§ **SUPPLIED MATERIAL**
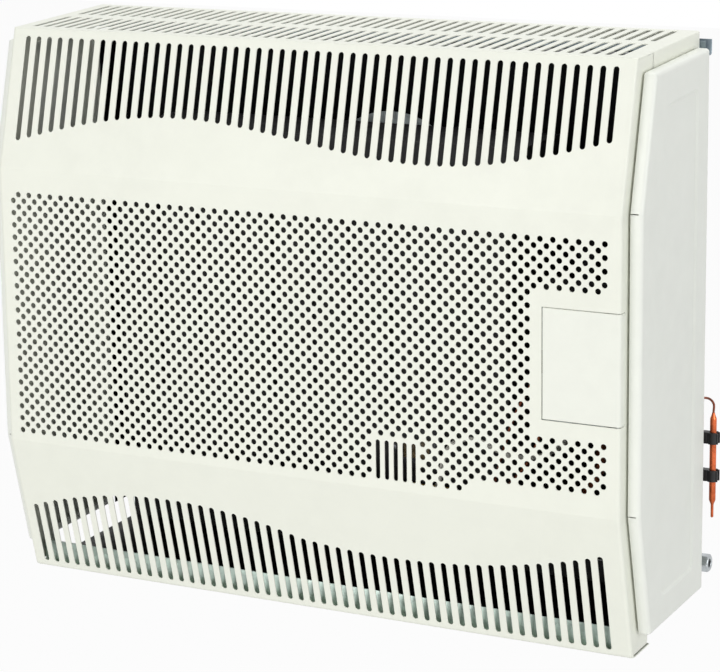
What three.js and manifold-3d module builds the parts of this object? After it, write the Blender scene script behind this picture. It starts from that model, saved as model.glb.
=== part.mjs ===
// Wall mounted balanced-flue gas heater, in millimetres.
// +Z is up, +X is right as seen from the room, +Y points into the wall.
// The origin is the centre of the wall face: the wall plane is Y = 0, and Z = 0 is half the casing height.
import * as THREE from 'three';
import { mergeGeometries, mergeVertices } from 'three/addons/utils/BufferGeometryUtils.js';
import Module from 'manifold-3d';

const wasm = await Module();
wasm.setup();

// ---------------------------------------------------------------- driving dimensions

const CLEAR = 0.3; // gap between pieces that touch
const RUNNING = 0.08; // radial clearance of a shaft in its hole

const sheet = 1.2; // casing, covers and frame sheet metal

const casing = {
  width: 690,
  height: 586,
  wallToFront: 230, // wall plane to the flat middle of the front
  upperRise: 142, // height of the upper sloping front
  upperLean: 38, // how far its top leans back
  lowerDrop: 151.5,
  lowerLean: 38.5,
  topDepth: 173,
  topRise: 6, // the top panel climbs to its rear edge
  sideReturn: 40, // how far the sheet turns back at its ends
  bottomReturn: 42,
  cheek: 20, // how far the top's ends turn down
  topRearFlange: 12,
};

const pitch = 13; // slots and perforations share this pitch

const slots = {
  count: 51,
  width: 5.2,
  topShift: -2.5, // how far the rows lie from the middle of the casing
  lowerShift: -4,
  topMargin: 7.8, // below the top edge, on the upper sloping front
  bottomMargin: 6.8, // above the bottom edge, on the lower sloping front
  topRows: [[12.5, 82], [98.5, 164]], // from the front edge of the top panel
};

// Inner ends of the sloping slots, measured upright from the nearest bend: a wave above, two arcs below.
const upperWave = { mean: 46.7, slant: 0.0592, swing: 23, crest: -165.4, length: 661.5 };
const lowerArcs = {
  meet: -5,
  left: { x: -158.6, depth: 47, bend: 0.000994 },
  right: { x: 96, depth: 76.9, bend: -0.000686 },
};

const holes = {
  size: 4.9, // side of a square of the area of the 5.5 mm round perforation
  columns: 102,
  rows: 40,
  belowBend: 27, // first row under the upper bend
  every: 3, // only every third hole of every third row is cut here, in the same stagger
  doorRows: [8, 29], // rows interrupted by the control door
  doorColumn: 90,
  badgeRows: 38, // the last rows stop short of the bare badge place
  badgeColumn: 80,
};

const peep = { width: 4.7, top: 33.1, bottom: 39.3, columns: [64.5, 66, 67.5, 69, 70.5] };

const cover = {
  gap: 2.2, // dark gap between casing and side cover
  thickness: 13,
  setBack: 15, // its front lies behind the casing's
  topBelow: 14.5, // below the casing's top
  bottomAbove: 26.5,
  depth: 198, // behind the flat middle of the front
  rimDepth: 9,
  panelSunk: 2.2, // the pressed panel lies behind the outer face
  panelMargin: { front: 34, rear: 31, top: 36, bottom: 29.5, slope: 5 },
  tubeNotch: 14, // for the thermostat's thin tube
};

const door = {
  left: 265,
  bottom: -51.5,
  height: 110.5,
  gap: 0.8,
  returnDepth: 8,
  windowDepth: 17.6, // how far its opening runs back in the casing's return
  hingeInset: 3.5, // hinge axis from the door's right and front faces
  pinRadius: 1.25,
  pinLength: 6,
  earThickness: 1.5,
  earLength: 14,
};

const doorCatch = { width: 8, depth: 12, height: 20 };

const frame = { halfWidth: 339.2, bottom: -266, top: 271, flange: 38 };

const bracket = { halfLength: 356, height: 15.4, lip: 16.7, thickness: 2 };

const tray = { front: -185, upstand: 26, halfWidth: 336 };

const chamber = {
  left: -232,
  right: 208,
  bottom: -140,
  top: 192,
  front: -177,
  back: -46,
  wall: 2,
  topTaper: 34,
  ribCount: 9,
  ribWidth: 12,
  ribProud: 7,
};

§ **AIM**
Extract, word for word, each line of the listing above.

§ **RESULT OF THE TASK**
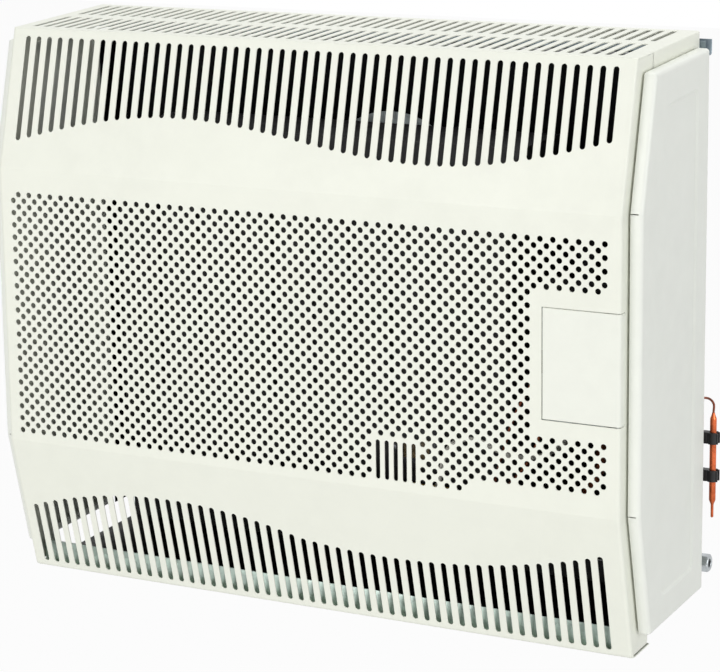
What three.js and manifold-3d module builds the parts of this object? After it, write the Blender scene script behind this picture. It starts from that model, saved as model.glb.
=== part.mjs ===
// Wall mounted balanced-flue gas heater, in millimetres.
// +Z is up, +X is right as seen from the room, +Y points into the wall.
// The origin is the centre of the wall face: the wall plane is Y = 0, and Z = 0 is half the casing height.
import * as THREE from 'three';
import { mergeGeometries, mergeVertices } from 'three/addons/utils/BufferGeometryUtils.js';
import Module from 'manifold-3d';

const wasm = await Module();
wasm.setup();

// ---------------------------------------------------------------- driving dimensions

const CLEAR = 0.3; // gap between pieces that touch
const RUNNING = 0.08; // radial clearance of a shaft in its hole

const sheet = 1.2; // casing, covers and frame sheet metal

const casing = {
  width: 690,
  height: 586,
  wallToFront: 230, // wall plane to the flat middle of the front
  upperRise: 142, // height of the upper sloping front
  upperLean: 38, // how far its top leans back
  lowerDrop: 151.5,
  lowerLean: 38.5,
  topDepth: 173,
  topRise: 6, // the top panel climbs to its rear edge
  sideReturn: 40, // how far the sheet turns back at its ends
  bottomReturn: 42,
  cheek: 20, // how far the top's ends turn down
  topRearFlange: 12,
};

const pitch = 13; // slots and perforations share this pitch

const slots = {
  count: 51,
  width: 5.2,
  topShift: -2.5, // how far the rows lie from the middle of the casing
  lowerShift: -4,
  topMargin: 7.8, // below the top edge, on the upper sloping front
  bottomMargin: 6.8, // above the bottom edge, on the lower sloping front
  topRows: [[12.5, 82], [98.5, 164]], // from the front edge of the top panel
};

// Inner ends of the sloping slots, measured upright from the nearest bend: a wave above, two arcs below.
const upperWave = { mean: 46.7, slant: 0.0592, swing: 23, crest: -165.4, length: 661.5 };
const lowerArcs = {
  meet: -5,
  left: { x: -158.6, depth: 47, bend: 0.000994 },
  right: { x: 96, depth: 76.9, bend: -0.000686 },
};

const holes = {
  size: 4.9, // side of a square of the area of the 5.5 mm round perforation
  columns: 102,
  rows: 40,
  belowBend: 27, // first row under the upper bend
  every: 3, // only every third hole of every third row is cut here, in the same stagger
  doorRows: [8, 29], // rows interrupted by the control door
  doorColumn: 90,
  badgeRows: 38, // the last rows stop short of the bare badge place
  badgeColumn: 80,
};

const peep = { width: 4.7, top: 33.1, bottom: 39.3, columns: [64.5, 66, 67.5, 69, 70.5] };

const cover = {
  gap: 2.2, // dark gap between casing and side cover
  thickness: 13,
  setBack: 15, // its front lies behind the casing's
  topBelow: 14.5, // below the casing's top
  bottomAbove: 26.5,
  depth: 198, // behind the flat middle of the front
  rimDepth: 9,
  panelSunk: 2.2, // the pressed panel lies behind the outer face
  panelMargin: { front: 34, rear: 31, top: 36, bottom: 29.5, slope: 5 },
  tubeNotch: 14, // for the thermostat's thin tube
};

const door = {
  left: 265,
  bottom: -51.5,
  height: 110.5,
  gap: 0.8,
  returnDepth: 8,
  windowDepth: 17.6, // how far its opening runs back in the casing's return
  hingeInset: 3.5, // hinge axis from the door's right and front faces
  pinRadius: 1.25,
  pinLength: 6,
  earThickness: 1.5,
  earLength: 14,
};

const doorCatch = { width: 8, depth: 12, height: 20 };

const frame = { halfWidth: 339.2, bottom: -266, top: 271, flange: 38 };

const bracket = { halfLength: 356, height: 15.4, lip: 16.7, thickness: 2 };

const tray = { front: -185, upstand: 26, halfWidth: 336 };

const chamber = {
  left: -232,
  right: 208,
  bottom: -140,
  top: 192,
  front: -177,
  back: -46,
  wall: 2,
  topTaper: 34,
  ribCount: 9,
  ribWidth: 12,
  ribProud: 7,
};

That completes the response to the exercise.